» **GIVEN INFORMATION**
◆ ◆ ◆ ◆ ◆

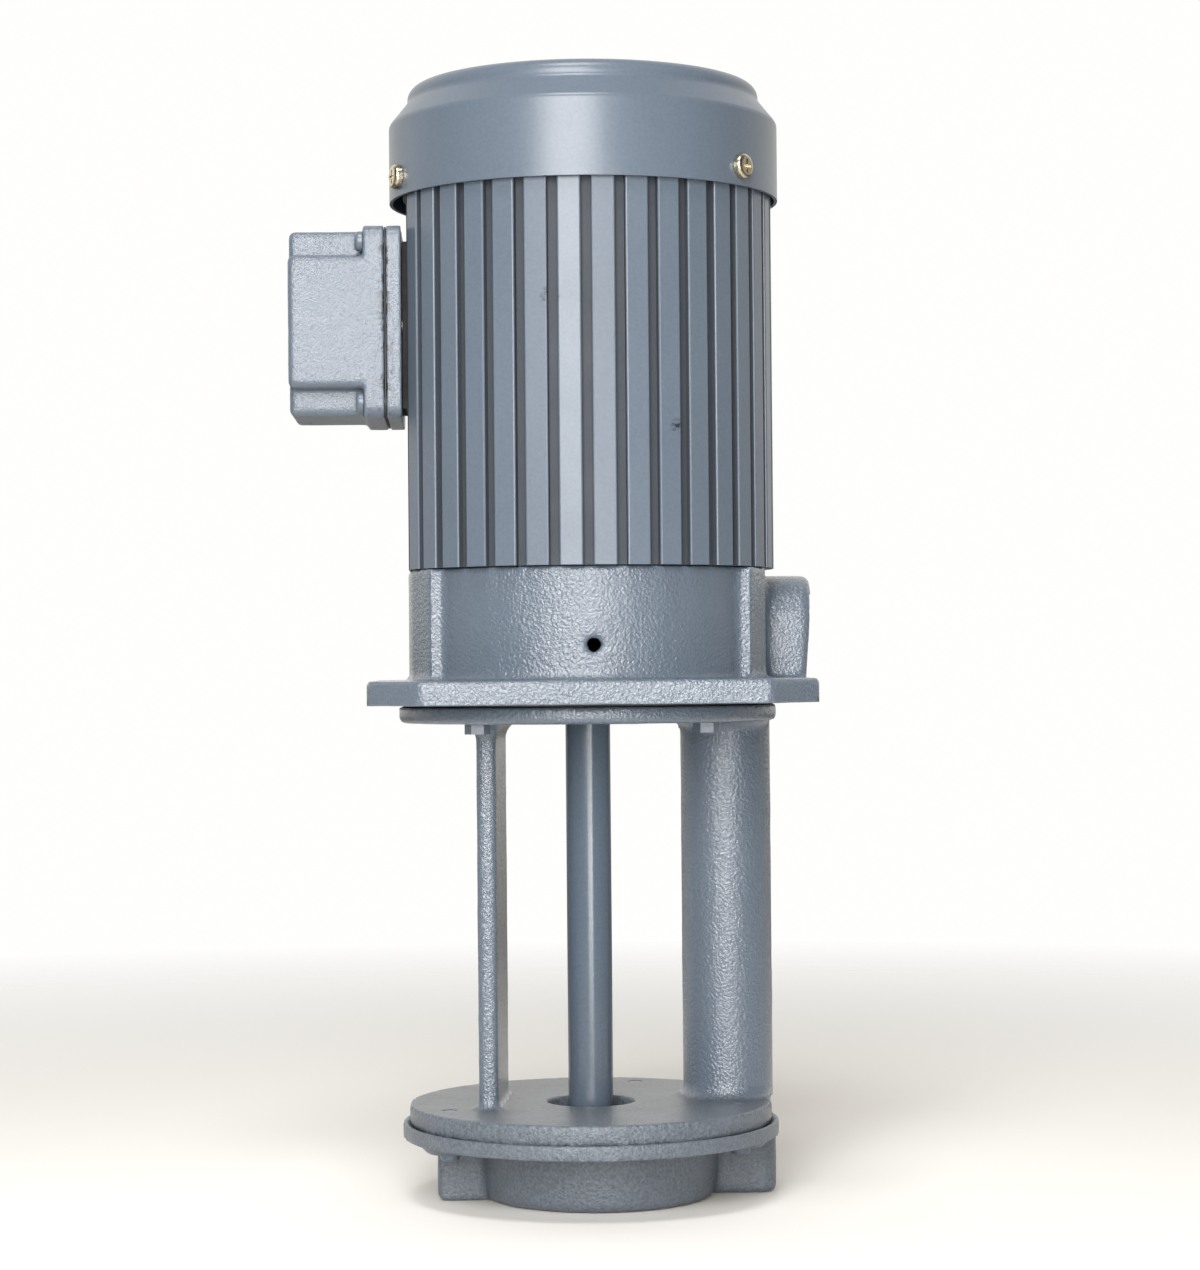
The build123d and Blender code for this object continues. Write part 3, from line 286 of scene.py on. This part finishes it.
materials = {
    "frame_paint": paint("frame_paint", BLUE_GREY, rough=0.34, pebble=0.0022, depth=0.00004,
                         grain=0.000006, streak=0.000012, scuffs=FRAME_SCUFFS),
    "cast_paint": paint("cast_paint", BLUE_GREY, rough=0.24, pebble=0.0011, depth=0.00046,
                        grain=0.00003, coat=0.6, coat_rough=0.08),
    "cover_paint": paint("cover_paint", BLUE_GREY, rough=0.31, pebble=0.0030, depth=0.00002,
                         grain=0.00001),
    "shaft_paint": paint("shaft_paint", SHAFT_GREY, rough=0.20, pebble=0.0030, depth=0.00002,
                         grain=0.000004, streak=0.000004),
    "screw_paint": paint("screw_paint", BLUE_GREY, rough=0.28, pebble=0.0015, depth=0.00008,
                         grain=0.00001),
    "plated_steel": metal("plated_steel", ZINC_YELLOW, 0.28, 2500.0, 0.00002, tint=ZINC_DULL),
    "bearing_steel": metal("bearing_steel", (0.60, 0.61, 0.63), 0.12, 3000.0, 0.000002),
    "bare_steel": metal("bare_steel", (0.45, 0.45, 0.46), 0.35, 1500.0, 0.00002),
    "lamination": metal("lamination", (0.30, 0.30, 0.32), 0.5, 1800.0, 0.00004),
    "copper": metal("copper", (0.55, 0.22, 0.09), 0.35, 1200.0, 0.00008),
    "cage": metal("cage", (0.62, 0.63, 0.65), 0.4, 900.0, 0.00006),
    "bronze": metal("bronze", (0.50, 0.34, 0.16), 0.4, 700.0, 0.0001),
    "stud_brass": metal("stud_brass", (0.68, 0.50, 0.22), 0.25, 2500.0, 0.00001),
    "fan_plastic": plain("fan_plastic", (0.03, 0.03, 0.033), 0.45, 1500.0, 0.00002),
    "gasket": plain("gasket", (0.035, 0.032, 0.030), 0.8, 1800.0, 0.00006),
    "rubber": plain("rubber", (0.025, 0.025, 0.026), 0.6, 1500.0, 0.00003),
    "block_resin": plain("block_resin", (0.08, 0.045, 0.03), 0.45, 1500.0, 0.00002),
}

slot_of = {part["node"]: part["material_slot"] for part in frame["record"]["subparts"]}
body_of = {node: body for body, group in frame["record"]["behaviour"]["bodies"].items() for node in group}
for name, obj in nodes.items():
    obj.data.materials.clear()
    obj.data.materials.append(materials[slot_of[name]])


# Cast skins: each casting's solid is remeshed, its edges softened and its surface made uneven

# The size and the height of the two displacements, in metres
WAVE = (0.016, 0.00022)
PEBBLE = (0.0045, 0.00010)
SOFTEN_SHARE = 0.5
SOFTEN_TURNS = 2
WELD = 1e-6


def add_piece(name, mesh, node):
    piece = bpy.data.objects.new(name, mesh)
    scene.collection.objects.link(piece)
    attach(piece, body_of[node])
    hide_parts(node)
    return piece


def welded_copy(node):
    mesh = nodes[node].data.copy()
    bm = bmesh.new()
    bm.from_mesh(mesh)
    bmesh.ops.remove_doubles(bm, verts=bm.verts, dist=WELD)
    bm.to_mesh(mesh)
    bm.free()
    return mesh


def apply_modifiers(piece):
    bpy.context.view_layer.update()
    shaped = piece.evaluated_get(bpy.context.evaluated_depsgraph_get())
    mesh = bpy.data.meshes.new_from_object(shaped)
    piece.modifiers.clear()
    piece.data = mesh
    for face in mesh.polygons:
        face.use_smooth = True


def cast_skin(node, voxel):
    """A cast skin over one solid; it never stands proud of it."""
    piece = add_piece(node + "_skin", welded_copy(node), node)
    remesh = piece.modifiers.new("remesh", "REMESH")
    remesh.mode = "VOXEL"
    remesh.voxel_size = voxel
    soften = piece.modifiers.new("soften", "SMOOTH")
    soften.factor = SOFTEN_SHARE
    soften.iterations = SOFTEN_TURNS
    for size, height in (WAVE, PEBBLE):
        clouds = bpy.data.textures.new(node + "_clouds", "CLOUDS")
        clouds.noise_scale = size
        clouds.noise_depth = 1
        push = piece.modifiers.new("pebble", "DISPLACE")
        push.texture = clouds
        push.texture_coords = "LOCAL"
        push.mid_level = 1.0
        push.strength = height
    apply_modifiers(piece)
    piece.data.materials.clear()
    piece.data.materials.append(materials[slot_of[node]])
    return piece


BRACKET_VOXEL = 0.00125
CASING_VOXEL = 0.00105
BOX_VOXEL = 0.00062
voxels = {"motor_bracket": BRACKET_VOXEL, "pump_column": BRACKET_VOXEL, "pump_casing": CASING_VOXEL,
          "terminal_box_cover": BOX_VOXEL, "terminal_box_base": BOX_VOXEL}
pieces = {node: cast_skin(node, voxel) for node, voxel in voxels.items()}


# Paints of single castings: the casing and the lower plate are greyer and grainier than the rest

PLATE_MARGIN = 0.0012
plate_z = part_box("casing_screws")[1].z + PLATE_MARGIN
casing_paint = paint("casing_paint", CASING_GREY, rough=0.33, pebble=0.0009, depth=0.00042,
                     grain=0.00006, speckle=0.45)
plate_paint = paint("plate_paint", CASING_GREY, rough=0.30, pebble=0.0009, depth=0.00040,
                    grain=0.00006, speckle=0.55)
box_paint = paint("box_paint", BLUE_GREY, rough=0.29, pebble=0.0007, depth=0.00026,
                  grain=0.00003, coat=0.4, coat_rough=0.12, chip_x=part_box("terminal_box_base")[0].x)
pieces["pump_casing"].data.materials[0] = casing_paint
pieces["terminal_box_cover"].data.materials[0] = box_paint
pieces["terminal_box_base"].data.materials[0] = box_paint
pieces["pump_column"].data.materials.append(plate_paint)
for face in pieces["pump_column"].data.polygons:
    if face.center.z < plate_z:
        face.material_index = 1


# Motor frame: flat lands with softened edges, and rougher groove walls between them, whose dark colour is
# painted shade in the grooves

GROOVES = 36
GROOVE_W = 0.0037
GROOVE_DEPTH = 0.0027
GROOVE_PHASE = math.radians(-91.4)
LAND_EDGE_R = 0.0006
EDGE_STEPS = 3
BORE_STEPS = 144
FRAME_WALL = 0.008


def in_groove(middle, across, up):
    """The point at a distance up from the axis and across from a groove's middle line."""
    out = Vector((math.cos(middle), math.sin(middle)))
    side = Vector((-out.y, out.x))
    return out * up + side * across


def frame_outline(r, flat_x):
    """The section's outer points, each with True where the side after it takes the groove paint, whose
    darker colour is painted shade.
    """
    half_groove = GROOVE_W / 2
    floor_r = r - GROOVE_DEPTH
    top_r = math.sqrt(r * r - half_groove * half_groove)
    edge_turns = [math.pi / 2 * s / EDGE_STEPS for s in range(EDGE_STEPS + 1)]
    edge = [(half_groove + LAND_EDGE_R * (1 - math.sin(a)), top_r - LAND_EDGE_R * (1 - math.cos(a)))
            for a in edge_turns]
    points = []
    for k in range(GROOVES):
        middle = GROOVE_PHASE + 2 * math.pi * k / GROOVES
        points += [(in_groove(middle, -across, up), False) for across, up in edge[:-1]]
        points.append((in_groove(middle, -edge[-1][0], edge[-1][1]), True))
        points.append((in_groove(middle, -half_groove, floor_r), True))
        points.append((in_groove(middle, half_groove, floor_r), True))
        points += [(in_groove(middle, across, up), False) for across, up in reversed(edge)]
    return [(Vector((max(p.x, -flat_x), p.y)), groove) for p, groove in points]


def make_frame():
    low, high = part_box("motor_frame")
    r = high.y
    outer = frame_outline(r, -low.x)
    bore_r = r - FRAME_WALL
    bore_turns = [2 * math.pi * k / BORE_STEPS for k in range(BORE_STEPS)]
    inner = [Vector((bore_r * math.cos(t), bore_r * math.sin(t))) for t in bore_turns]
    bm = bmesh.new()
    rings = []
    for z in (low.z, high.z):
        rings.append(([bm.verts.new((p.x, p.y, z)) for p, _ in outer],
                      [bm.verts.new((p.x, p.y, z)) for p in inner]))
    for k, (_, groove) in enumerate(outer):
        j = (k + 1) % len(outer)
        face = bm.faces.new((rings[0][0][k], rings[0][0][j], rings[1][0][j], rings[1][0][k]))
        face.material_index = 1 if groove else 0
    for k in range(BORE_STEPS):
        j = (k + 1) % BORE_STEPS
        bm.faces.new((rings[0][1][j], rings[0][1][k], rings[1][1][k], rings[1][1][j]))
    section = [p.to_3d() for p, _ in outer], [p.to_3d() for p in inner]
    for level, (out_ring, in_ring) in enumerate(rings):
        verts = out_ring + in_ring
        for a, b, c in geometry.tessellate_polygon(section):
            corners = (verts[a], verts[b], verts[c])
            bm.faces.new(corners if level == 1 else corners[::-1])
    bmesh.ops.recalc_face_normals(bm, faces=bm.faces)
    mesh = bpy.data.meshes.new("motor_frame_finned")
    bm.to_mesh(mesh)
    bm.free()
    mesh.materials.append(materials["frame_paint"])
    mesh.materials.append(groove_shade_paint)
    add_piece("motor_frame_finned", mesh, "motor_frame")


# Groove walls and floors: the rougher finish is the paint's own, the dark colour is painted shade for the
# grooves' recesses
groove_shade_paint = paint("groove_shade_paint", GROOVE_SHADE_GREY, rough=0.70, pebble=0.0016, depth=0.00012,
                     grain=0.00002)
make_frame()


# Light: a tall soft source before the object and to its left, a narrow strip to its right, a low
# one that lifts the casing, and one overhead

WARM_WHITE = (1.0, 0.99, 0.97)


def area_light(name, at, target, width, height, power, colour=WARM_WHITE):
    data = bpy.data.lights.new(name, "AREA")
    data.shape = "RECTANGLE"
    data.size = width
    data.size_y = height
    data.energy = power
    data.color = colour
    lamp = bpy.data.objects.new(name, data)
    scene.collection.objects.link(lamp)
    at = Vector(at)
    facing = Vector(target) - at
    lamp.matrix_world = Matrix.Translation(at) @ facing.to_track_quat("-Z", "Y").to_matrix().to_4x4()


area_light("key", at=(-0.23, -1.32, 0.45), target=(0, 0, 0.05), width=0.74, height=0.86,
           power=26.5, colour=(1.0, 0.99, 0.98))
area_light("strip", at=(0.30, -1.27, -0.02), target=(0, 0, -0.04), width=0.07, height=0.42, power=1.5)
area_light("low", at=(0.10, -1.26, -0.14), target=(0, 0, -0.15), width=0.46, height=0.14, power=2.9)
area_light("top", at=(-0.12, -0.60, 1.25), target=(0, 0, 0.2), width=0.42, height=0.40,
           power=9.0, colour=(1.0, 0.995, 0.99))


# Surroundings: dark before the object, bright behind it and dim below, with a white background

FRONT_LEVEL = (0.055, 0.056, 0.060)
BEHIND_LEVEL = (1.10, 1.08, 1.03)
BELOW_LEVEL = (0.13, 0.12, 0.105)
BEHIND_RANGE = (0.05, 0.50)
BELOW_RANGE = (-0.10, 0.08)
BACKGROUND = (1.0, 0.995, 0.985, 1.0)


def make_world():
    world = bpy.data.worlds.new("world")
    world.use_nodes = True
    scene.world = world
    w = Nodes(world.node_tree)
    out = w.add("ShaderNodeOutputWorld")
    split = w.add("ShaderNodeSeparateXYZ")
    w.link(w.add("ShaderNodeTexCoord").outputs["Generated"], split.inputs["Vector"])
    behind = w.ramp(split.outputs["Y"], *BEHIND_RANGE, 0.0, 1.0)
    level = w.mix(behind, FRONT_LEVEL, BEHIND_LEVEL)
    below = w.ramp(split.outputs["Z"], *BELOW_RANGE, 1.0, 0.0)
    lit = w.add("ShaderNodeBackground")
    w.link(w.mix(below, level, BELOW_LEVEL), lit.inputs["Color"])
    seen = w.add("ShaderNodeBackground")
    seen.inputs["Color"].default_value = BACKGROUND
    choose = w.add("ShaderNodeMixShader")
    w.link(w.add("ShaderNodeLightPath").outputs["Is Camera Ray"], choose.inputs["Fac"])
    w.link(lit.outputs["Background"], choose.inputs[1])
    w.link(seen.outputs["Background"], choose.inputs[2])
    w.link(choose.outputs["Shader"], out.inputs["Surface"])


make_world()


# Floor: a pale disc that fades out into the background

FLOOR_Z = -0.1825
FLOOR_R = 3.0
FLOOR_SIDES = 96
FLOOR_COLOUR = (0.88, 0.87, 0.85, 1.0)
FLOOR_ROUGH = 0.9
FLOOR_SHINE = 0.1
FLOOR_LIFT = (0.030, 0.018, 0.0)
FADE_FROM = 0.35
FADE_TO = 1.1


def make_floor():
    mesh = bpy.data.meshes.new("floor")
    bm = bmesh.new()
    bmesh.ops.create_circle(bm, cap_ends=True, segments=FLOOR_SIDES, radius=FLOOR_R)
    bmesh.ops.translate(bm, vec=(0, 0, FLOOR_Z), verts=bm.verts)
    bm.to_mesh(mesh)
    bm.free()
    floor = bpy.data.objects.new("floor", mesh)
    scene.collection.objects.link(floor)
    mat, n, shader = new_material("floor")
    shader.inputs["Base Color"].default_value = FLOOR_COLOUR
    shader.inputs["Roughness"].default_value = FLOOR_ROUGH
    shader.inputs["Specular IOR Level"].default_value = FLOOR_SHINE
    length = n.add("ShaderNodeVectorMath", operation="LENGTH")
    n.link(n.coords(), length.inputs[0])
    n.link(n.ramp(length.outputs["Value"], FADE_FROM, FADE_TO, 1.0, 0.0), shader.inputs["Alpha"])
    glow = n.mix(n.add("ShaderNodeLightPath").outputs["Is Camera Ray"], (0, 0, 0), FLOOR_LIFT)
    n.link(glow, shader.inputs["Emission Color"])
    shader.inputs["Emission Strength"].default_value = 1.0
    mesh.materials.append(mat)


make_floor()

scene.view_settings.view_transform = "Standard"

◆ ◆ ◆ ◆ ◆

Beginning at the first line above, repeat exactly until the line containing "# Cast skins: each", which is included.

» **RESULT OF THIS TASK**
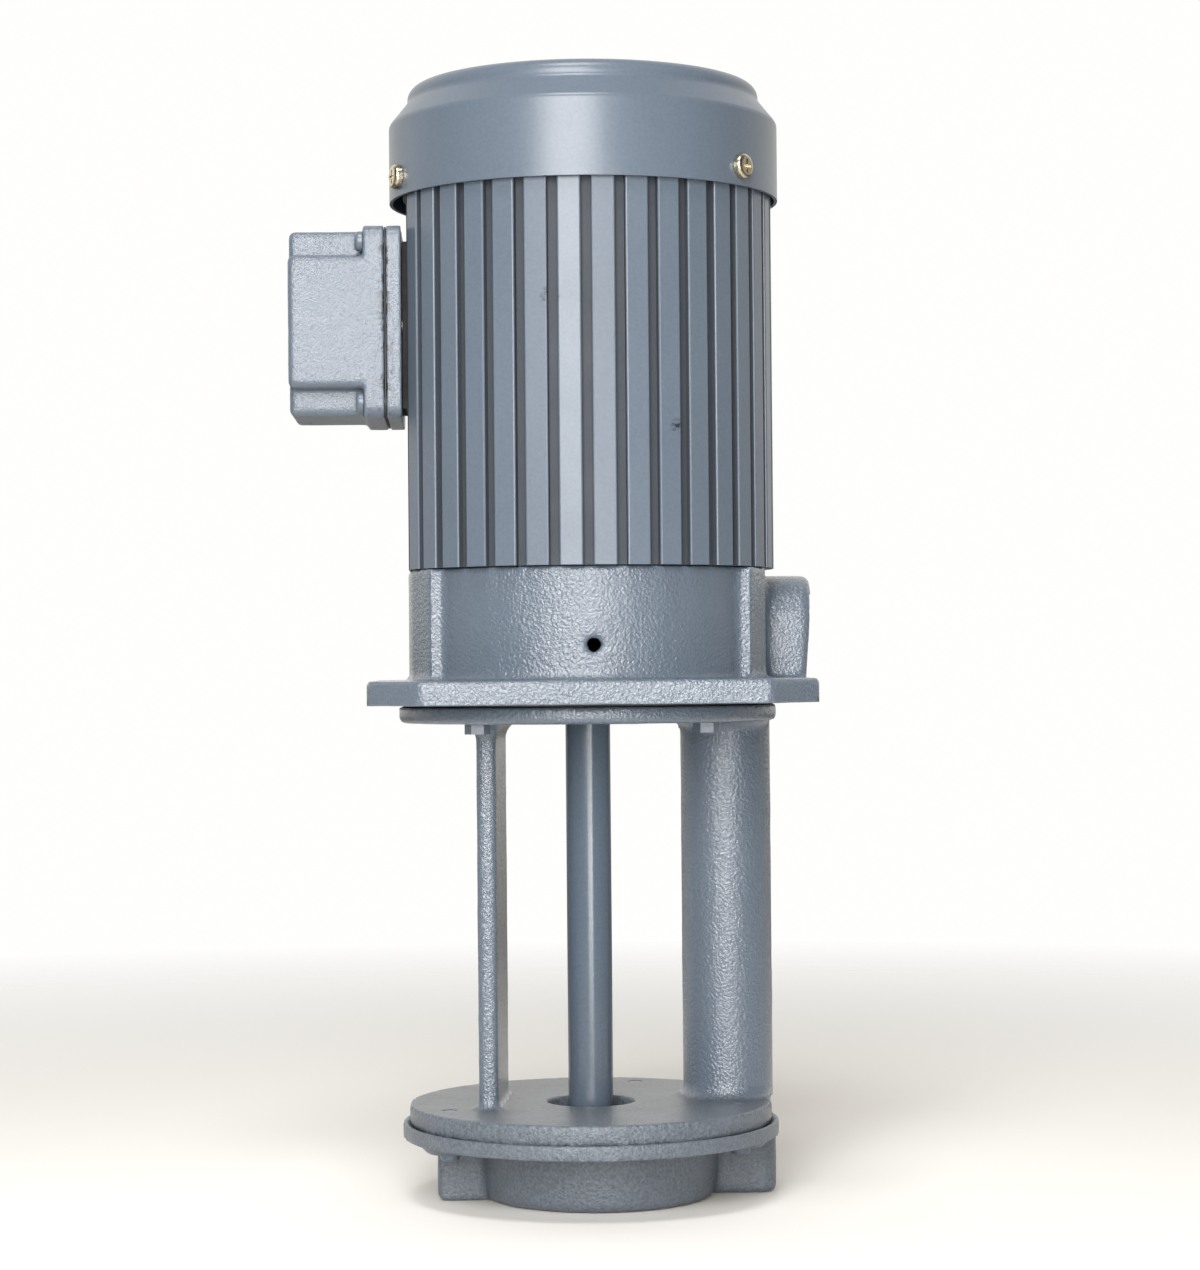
The build123d and Blender code for this object continues. Write part 3, from line 286 of scene.py on. This part finishes it.
materials = {
    "frame_paint": paint("frame_paint", BLUE_GREY, rough=0.34, pebble=0.0022, depth=0.00004,
                         grain=0.000006, streak=0.000012, scuffs=FRAME_SCUFFS),
    "cast_paint": paint("cast_paint", BLUE_GREY, rough=0.24, pebble=0.0011, depth=0.00046,
                        grain=0.00003, coat=0.6, coat_rough=0.08),
    "cover_paint": paint("cover_paint", BLUE_GREY, rough=0.31, pebble=0.0030, depth=0.00002,
                         grain=0.00001),
    "shaft_paint": paint("shaft_paint", SHAFT_GREY, rough=0.20, pebble=0.0030, depth=0.00002,
                         grain=0.000004, streak=0.000004),
    "screw_paint": paint("screw_paint", BLUE_GREY, rough=0.28, pebble=0.0015, depth=0.00008,
                         grain=0.00001),
    "plated_steel": metal("plated_steel", ZINC_YELLOW, 0.28, 2500.0, 0.00002, tint=ZINC_DULL),
    "bearing_steel": metal("bearing_steel", (0.60, 0.61, 0.63), 0.12, 3000.0, 0.000002),
    "bare_steel": metal("bare_steel", (0.45, 0.45, 0.46), 0.35, 1500.0, 0.00002),
    "lamination": metal("lamination", (0.30, 0.30, 0.32), 0.5, 1800.0, 0.00004),
    "copper": metal("copper", (0.55, 0.22, 0.09), 0.35, 1200.0, 0.00008),
    "cage": metal("cage", (0.62, 0.63, 0.65), 0.4, 900.0, 0.00006),
    "bronze": metal("bronze", (0.50, 0.34, 0.16), 0.4, 700.0, 0.0001),
    "stud_brass": metal("stud_brass", (0.68, 0.50, 0.22), 0.25, 2500.0, 0.00001),
    "fan_plastic": plain("fan_plastic", (0.03, 0.03, 0.033), 0.45, 1500.0, 0.00002),
    "gasket": plain("gasket", (0.035, 0.032, 0.030), 0.8, 1800.0, 0.00006),
    "rubber": plain("rubber", (0.025, 0.025, 0.026), 0.6, 1500.0, 0.00003),
    "block_resin": plain("block_resin", (0.08, 0.045, 0.03), 0.45, 1500.0, 0.00002),
}

slot_of = {part["node"]: part["material_slot"] for part in frame["record"]["subparts"]}
body_of = {node: body for body, group in frame["record"]["behaviour"]["bodies"].items() for node in group}
for name, obj in nodes.items():
    obj.data.materials.clear()
    obj.data.materials.append(materials[slot_of[name]])


# Cast skins: each casting's solid is remeshed, its edges softened and its surface made uneven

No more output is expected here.